How are watches valued?

Each watch is carefully assessed on its own merits. We consider the watchmaker, the desirability, the quality of craftsmanship and the retail value established for it.  However, the actual loan amount will depend on many factors with the valuation dictated by:

  • Brand, Model or Maker: all of these are important factors that can drive value. Limited editions of either vintage or modern watches are deemed of higher value, bringing investment and collector’s interest as well.
  • Condition:  the overall working and aesthetic condition can affect a watch’s value. If it’s dented, scratched, repaired or has replacement parts will reduce its worth as a pledge or a potential sale.
  • Age: Contemporary and modern watches have a higher value when they are newer. Vintage watches are valued on their scarcity and condition.
  • Provenance: If you have the original box, a certificate of sale or any papers that record information about the watch, this adds value. Some notable owners of watches in the past have found that being able to prove provenance gives a timepiece added value and unique context

Our valuers combine their own current market knowledge with insights from manufacturer databases whenever available. This includes Rolex and Breitling repair centres as well as auction records, from auction houses themselves and third-party data collectors.

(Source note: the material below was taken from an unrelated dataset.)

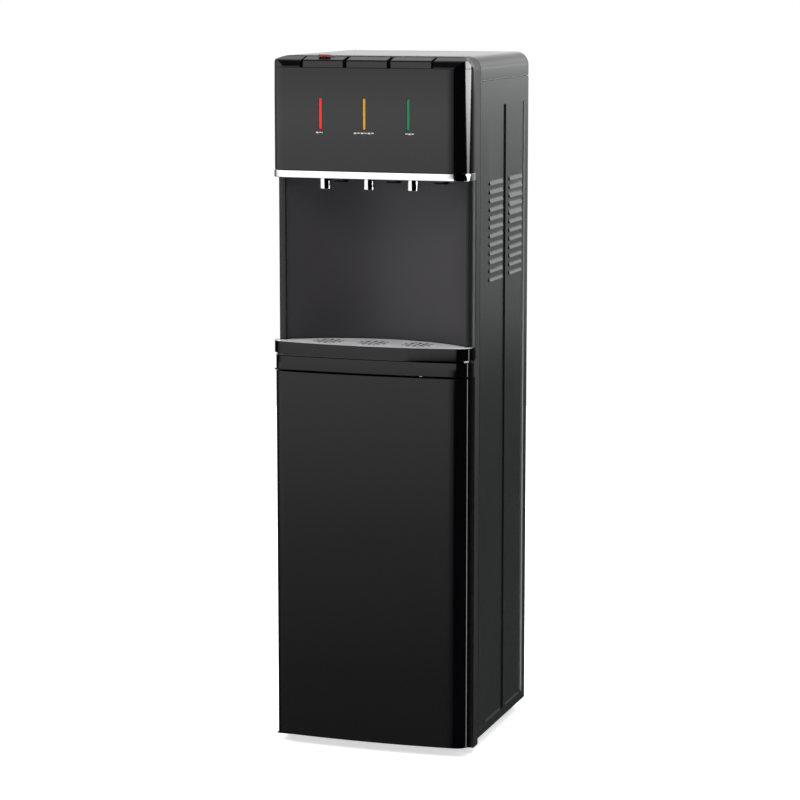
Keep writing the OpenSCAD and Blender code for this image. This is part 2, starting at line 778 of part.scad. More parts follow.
hinge_plate_t = 2;
module lower_hinge() color(steel) placed() {
    z = door_lift - 1;
    block([-half_w + 2, -hinge_y - 4, z - hinge_plate_t],
        [-half_w + 26, -door_frame_d, z]);
    block([-half_w + 2, -door_frame_d - 2, pan_z], [-half_w + 26, -door_frame_d, z]);
    post(hinge_x, -hinge_y, z - hinge_plate_t, door_lift - 0.1, hinge_pin_r + 1.5);
    post(hinge_x, -hinge_y, z - hinge_plate_t, door_lift + 11, hinge_pin_r);
}
module upper_hinge() color(steel) placed() {
    block([-half_w + 2, -hinge_y - 4, band_z - hinge_plate_t],
        [-half_w + 26, -door_back - 2, band_z]);
    post(hinge_x, -hinge_y, door_top - 11, band_z, hinge_pin_r);
}

grommet_places = [for (x = [-1, 1], y = [-1, 1]) [comp_x + 47.5 * x, comp_y + 47.5 * y]];
module compressor() color(black) placed() {
    // Foot plate on the grommets
    difference() {
        block([comp_x - 52, comp_y - 52, comp_z], [comp_x + 52, comp_y + 52, comp_z + 2.5]);
        for (p = grommet_places) post(p[0], p[1], comp_z - cut, comp_z + 4, 4.05);
    }
    translate([comp_x, comp_y, comp_z + 2]) rotate_extrude($fn = 96) {
        square([comp_r, 90]);
        translate([0, 90]) square([comp_r - 22, 22]);
        intersection() {
            translate([comp_r - 22, 90]) circle(r = 22);
            translate([0, 80]) square([comp_r, 40]);
        }
    }
    // Suction and discharge stubs, terminal box
    post(comp_x + 25, comp_y - 15, comp_z + 100, comp_z + 126, 4);
    bar_y(comp_x, comp_z + 62, comp_y + comp_r - 6, comp_y + comp_r + 8, 4);
    block([comp_x - comp_r + 12, comp_y - comp_r - 14, comp_z + 30],
        [comp_x - comp_r + 58, comp_y - comp_r + 12, comp_z + 76]);
}
module compressor_grommets() color("black") placed()
    for (p = grommet_places) {
        post(p[0], p[1], mid_top, comp_z, 7);
        post(p[0], p[1], comp_z, comp_z + 6, 4);
    }

hot_z = mid_top;
module hot_tank_jacket() color(foam) placed()
    translate([hot_x, hot_y, hot_z]) difference() {
        cylinder(r = jacket_r, h = 190);
        translate([0, 0, 8]) cylinder(r = hot_r + 0.3, h = 190);
    }
module hot_tank() color(steel) placed()
    translate([hot_x, hot_y, hot_z + 8]) {
        cylinder(r = hot_r, h = 186);
        translate([25, 0, 180]) cylinder(r = hose_r, h = 16);
        // Thermostats
        for (x = [-28, 0]) translate([x, 12, 184]) cylinder(r = 8, h = 9);
    }

cold_z = upper_top;
cold_h = 168;
module cold_tank_jacket() color(foam) placed() difference() {
    block([cold_x - 75, cold_y - 80, cold_z], [cold_x + 75, cold_y + 75, cold_z + cold_h]);
    post(cold_x, cold_y, cold_z + 14, cold_z + cold_h + cut, cold_r + 8);
}
module cold_tank() color(steel) placed() {
    post(cold_x, cold_y, cold_z + 14, cold_z + cold_h - 14, cold_r);
    post(cold_x, cold_y, cold_z + cold_h - 15, cold_z + cold_h - 8, cold_r + 6);
    // Evaporator coil wound on the tank
    for (i = [0 : 5])
        translate([cold_x, cold_y, cold_z + 30 + i * 14])
            rotate_extrude($fn = 96) translate([cold_r + 2, 0]) circle(r = 3.2, $fn = 24);
}

pump_x = 92;
pump_y = 66;
module water_pump() color("dimgray") placed() {
    block([pump_x - 26, pump_y - 22, mid_top], [pump_x + 26, pump_y + 22, mid_top + 3]);
    block([pump_x - 22, pump_y - 20, mid_top + 3], [pump_x + 8, pump_y + 20, mid_top + 42]);
    bar_x(pump_y, mid_top + 22, pump_x + 7, pump_x + 40, 16);
    bar_x(pump_y, mid_top + 22, pump_x - 34, pump_x - 21, hose_r);
    post(pump_x - 8, pump_y, mid_top + 41, mid_top + 54, hose_r);
}

// Wand and cap that go into the bottle's neck, parked in the bay's rear corner
probe_top = mid_z - 42;
module bottle_probe() color("gainsboro") placed() {
    post(probe_x, probe_y, side_lift + 70, probe_top, 5);
    post(probe_x, probe_y, probe_top - 22, probe_top - 2, 23);
    post(probe_x, probe_y, probe_top - 3, probe_top + 20, 8);
    // Clip that parks it on the bay's wall
    block([-half_w + field_sink + sheet_t + 0.5, probe_y - 6, probe_top - 60],
        [probe_x, probe_y + 6, probe_top - 52]);
}

module water_hoses() color("gainsboro") placed() {
    lift = mid_top + 22;
    barb_z = valve_z + 16;
    // Suction: bottle probe to pump
    pipe([[probe_x, probe_y, probe_top + 20], [probe_x, probe_y, lift],
        [0, back_y - 18, lift], [0, pump_y, lift], [pump_x - 34, pump_y, lift]], hose_r);
    // Feed: pump to cold tank
    pipe([[pump_x - 8, pump_y, mid_top + 54], [pump_x - 8, pump_y, mid_top + 80],
        [pump_x - 8, 36, mid_top + 80], [pump_x - 8, 36, cold_z + 40],
        [cold_x + 50, 36, cold_z + 40], [cold_x + 50, cold_y - 80, cold_z + 40]], hose_r);
    // Cold: tank to cold tap
    pipe([[cold_x + 50, cold_y - 80, barb_z + 22], [cold_x + 50, 10, barb_z + 22],
        [tap(1), 10, barb_z + 22], [tap(1), 10, barb_z],
        [tap(1), 20 - tap_y, barb_z]], hose_r);
    // Room temperature: tank to middle tap
    pipe([[tap(0), cold_y - 80, barb_z], [tap(0), 20 - tap_y, barb_z]], hose_r);
    // Hot: heater to hot tap
    pipe([[hot_x + 25, hot_y, hot_z + 204], [hot_x + 25, hot_y, barb_z - 22],
        [hot_x + 25, 58, barb_z - 22], [tap(-1), 58, barb_z - 22],
        [tap(-1), 58, barb_z], [tap(-1), 20 - tap_y, barb_z]], hose_r);
    // Drain: heater to drain spout
    jacket_y = hot_y + sqrt(pow(jacket_r, 2) - pow(drain_x - hose_r - hot_x, 2)) + 0.2;
    pipe([[drain_x, jacket_y, drain_z], [drain_x, back_y - 14, drain_z]], hose_r);
}

module refrigerant_pipes() color(copper) placed() {
    out_z = comp_z + 62;
    // Discharge: compressor to condenser
    pipe([[comp_x, comp_y + comp_r + 8, out_z], [comp_x, back_y - 12, out_z],
        [drop_x, back_y - 12, out_z], [drop_x, back_y - 12, cond_top],
        [drop_x, cond_y, cond_top], [-pass_half, cond_y, cond_top]], pipe_r);
    // Liquid line: condenser to evaporator, with the drier
    pipe([[-pass_half, cond_y, cond_low], [riser_x, cond_y, cond_low],
        [riser_x, back_y + 14, cond_low], [riser_x, back_y + 14, riser_z],
        [riser_x, back_y - 14, riser_z], [riser_x, back_y - 14, cold_z + 60],
        [riser_x, back_y - 25, cold_z + 60], [cold_x - 75, back_y - 25, cold_z + 60]], pipe_r);
    post(riser_x, back_y - 14, riser_z + 20, riser_z + 90, 8);
    // Suction: evaporator to compressor
    pipe([[comp_x + 25, comp_y - 15, cold_z], [comp_x + 25, comp_y - 15, comp_z + 126]],
        pipe_r);
}

module condenser_tube() color(black) placed() {
    bend = pass_pitch / 2;
    for (i = [0 : passes - 1])
        bar_x(cond_y, cond_top - i * pass_pitch, -pass_half, pass_half, tube_r, $fn = 32);
    for (i = [0 : passes - 2])
        translate([(i % 2 == 0 ? 1 : -1) * pass_half, cond_y, cond_top - (i + 0.5) * pass_pitch])
            rotate([90, 0, 0]) rotate([0, 0, i % 2 == 0 ? -90 : 90])
                rotate_extrude(angle = 180, $fn = 64) translate([bend, 0])
                    circle(r = tube_r, $fn = 32);
}
module condenser_wires() color(black) placed() {
    pitch = 2 * (pass_half - 6) / (wires - 1);
    reach = tube_r + wire_r + 0.02;
    for (i = [0 : wires - 1], s = [-1, 1])
        translate([-pass_half + 6 + i * pitch, cond_y + s * reach, cond_low - 12])
            cylinder(r = wire_r, h = cond_top - cond_low + 24, $fn = 16);
    // Brackets that hold the coil off the back panel
    edge = pass_half + pass_pitch / 2 + tube_r;
    both_sides() for (z = [cond_low + pass_pitch * 2.5, cond_top - pass_pitch * 2.5]) {
        block([edge, back_y + sheet_t, z - 8], [edge + 1.5, rear_y, z + 8]);
        block([edge, back_y + sheet_t, z - 8], [edge + 14, back_y + sheet_t + 1.5, z + 8]);
    }
}

module switch_bezel(z) translate([switch_x, back_y + sheet_t, z]) {
    difference() {
        union() {
            block([-11, 0, -16], [11, 2.5, 16]);
            block([-8.8, -14, -12.8], [8.8, 2.5, 12.8]);
        }
        block([-6.8, -12, -11], [6.8, 2.5 + cut, 11]);
        bar_x(-3, 0, -8, 8, 1.55, $fn = 32);
    }
}
module switch_bezels() color(black) placed() {
    switch_bezel(heat_z);
    switch_bezel(cool_z);
}
// Rocker tilted to its off side; it turns about X
rocker_tilt = 8;
module rocker(z) placed()
    translate([switch_x, back_y + sheet_t - 3, z]) rotate([rocker_tilt, 0, 0]) {
        along_x(-6.5, 6.5) polygon([[-3, -6], [-3, 6], [5, 9.6], [4.2, 0], [5, -9.6]]);
        bar_x(0, 0, -7.9, 7.9, 1.5, $fn = 32);
    }
module heat_rocker() color("red") rocker(heat_z);
module cool_rocker() color("green") rocker(cool_z);

module cord_gland() color("black") placed() difference() {
    union() {
        bar_y(gland_x, gland_z, back_y - 4, back_y + sheet_t, 7.9);
        bar_y(gland_x, gland_z, back_y + sheet_t, back_y + sheet_t + 4, 11);
    }
    bar_y(gland_x, gland_z, back_y - 5, back_y + 10, 3.6);
}

module drain_spout() color("whitesmoke") placed() difference() {
    union() {
        bar_y(drain_x, drain_z, back_y - 14, back_y + 18, 8);
        bar_y(drain_x, drain_z, back_y + sheet_t, back_y + sheet_t + 3, 11);
    }
    bar_y(drain_x, drain_z, back_y - 13, back_y + 20, 5);
}
module drain_cap() color("black") placed() difference() {
    bar_y(drain_x, drain_z, back_y + 5, back_y + 22, 11);
    bar_y(drain_x, drain_z, back_y + 4, back_y + 18.4, 8.3);
}

module back_screws() color(steel) placed() both_sides() for (z = screw_zs) {
    bar_y(half_w - 9, z, back_y + sheet_t, back_y + sheet_t + 2.4, 4);
    bar_y(half_w - 9, z, back_y - 9, back_y + sheet_t, 1.95);
}

base_pan();
feet();
lower_frame();
upper_frame();
left_side_panel();
right_side_panel();
back_panel();
top_cover();
machine_shelves();
niche_panel();
band_panel();
tap_plate();
chrome_trim();
control_fascia();
button_deck();
hot_lamp();
low_water_lamp();
cold_lamp();
circuit_boards();
hot_button();
room_button();
cold_button();
hot_push_rod();
room_push_rod();
cold_push_rod();
hot_spring();
room_spring();
cold_spring();
child_lock();
tap_valves();
hot_nozzle();
room_nozzle();
cold_nozzle();
drip_tray();
drip_grille();
door_shell();
door_liner();
strike_plate();
magnetic_catch();
lower_hinge();
upper_hinge();
compressor();
compressor_grommets();
hot_tank();
hot_tank_jacket();
cold_tank();
cold_tank_jacket();
water_pump();
bottle_probe();
water_hoses();
refrigerant_pipes();
condenser_tube();
condenser_wires();
switch_bezels();
heat_rocker();
cool_rocker();
cord_gland();
drain_spout();
drain_cap();
back_screws();
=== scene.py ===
"""The look of a floor-standing water dispenser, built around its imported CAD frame."""

import json
import math

import bmesh
import bpy
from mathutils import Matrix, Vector


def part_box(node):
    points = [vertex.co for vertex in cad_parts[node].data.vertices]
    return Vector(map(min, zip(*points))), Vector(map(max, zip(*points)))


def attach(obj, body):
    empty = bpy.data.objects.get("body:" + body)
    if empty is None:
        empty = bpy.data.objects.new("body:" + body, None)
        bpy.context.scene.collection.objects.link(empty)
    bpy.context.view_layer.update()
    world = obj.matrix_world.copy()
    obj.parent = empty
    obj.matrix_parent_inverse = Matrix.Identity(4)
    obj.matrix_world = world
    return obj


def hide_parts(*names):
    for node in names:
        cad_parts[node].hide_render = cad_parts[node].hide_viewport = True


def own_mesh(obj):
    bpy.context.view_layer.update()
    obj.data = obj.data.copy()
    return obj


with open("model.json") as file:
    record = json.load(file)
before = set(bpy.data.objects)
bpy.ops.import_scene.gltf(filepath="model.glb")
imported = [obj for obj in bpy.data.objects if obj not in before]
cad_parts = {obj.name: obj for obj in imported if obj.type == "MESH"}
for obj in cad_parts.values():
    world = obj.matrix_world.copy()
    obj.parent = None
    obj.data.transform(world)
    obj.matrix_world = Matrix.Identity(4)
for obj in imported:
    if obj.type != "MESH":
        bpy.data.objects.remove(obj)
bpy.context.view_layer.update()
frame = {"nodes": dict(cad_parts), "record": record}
scene = bpy.context.scene
scene.view_settings.view_transform = "Standard"

# ---------------------------------------------------------------------------
# Studio: a camera a little to the right and above the taps, a pale floor and a
# soft light tent. The tent is bright in front and behind and dark on the right,
# and it dims downwards, so gloss fronts fade from grey to black.

CAMERA_AT = (1.3254, -4.0277, 1.1748)
CAMERA_TURN_DEG = 18.32
CAMERA_DIP_DEG = 8.87
LENS_MM = 124.56


def linear(hex_colour):
    """An sRGB hex colour as linear RGBA."""
    channels = [int(hex_colour[i : i + 2], 16) / 255 for i in (1, 3, 5)]
    return tuple(
        c / 12.92 if c <= 0.04045 else ((c + 0.055) / 1.055) ** 2.4 for c in channels
    ) + (1.0,)


def add(tree, kind, settings=None, links=None):
    """Adds one node, sets its properties or inputs by name, and links its inputs."""
    node = tree.nodes.new(kind)
    for name, value in (settings or {}).items():
        if isinstance(name, str) and hasattr(node, name):
            setattr(node, name, value)
        else:
            node.inputs[name].default_value = value
    for name, source in (links or {}).items():
        tree.links.new(source, node.inputs[name])
    return node


def set_ramp(node, stops):
    """Gives a colour ramp these (position, grey level) stops."""
    elements = node.color_ramp.elements
    while len(elements) > 1:
        elements.remove(elements[-1])
    for i, (position, level) in enumerate(stops):
        e = elements[0] if i == 0 else elements.new(position)
        e.position = position
        e.color = (level, level, level, 1)


camera_data = bpy.data.cameras.new("camera")
camera_data.lens = LENS_MM
camera = bpy.data.objects.new("camera", camera_data)
camera.location = CAMERA_AT
camera.rotation_euler = (
    math.radians(90 - CAMERA_DIP_DEG), 0, math.radians(CAMERA_TURN_DEG))
scene.collection.objects.link(camera)
scene.camera = camera

world = bpy.data.worlds.new("light_tent")
scene.world = world
world.use_nodes = True
tent = world.node_tree
tent.nodes.clear()
way = add(tent, "ShaderNodeTexCoord")
axis = add(tent, "ShaderNodeSeparateXYZ", links={0: way.outputs["Generated"]})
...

We also look for a match with registers of lost and stolen items as part of our Due Diligence.

How is artwork valued?

The value of these is calculated o:

  • Piece
  • Style
  • Period
  • Condition
  • Recent comparable sales
  • Provenance (if available)

How are antiques valued?

Antiques are defined as over 100 years and less than 50% restored. Vintage is usually 50-100 years and from a specific era.

  • Piece
  • Style
  • Period
  • Provenance
  • Condition
  • Fabricator (if known)
  • Desirability
  • Recent comparable sales

Is Pawnbroking regulated?

Yes. As a pawnbroker, our business is regulated by the Financial Conduct Authority (FCA). We are therefore required to comply with the applicable rules and guidance issued by the FCA, Consumer Credit Act 1974 and all supporting Consumer Credit Regulations.